I'm starting it off simple though. Does anyone have code that could be used with one of these to say, turn on a LED (probably the built in one)?
I did manage to find this, which I am currently messing around with:
One way of implementing your speed counter is to connect the two phototransistor outputs from the interrupters to two arduino pins configured as inputs. Loop till the first interrupter changes state (or attach an external interrupt ) and store the millisecond count (this will be the start time). Then wait for the second interrupter to change state and this will be the end time. feet per second is the difference between the two, times 6, divided by 1000.

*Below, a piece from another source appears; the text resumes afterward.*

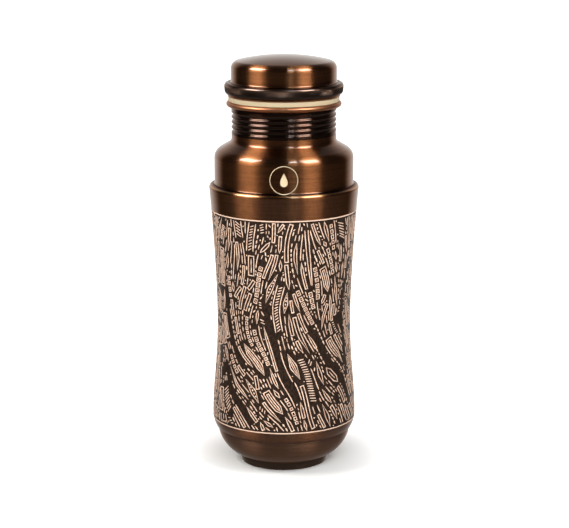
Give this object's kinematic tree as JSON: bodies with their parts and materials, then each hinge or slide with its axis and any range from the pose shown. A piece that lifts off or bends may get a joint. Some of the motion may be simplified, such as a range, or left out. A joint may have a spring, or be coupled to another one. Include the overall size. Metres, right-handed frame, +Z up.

true, not difficult; but there are some potential bugs lurking. Like not using longs in the time calculation (which if implemented with 16 bit math would overflow if the speed was faster than 10 feet per second).
true, not difficult; but there are some potential bugs lurking. Like not using longs in the time calculation (which if implemented with 16 bit math would overflow if the speed was faster than 10 feet per second).
Thanks for the recommendations. The speed is defiantly going to be faster then 10 f/s.
true, not difficult; but there are some potential bugs lurking. Like not using longs in the time calculation (which if implemented with 16 bit math would overflow if the speed was faster than 10 feet per second).
true, not difficult; but there are some potential bugs lurking. Like not using longs in the time calculation (which if implemented with 16 bit math would overflow if the speed was faster than 10 feet per second).
Why would it overflow by going too fast? :-?
Also a long is 32bits.
integer math such as the following will overflow after about 10 seconds:
unsigned result = ((end - start) * 6 )/ 1000;
math using longs such as the following will not overflow for any realistic speed.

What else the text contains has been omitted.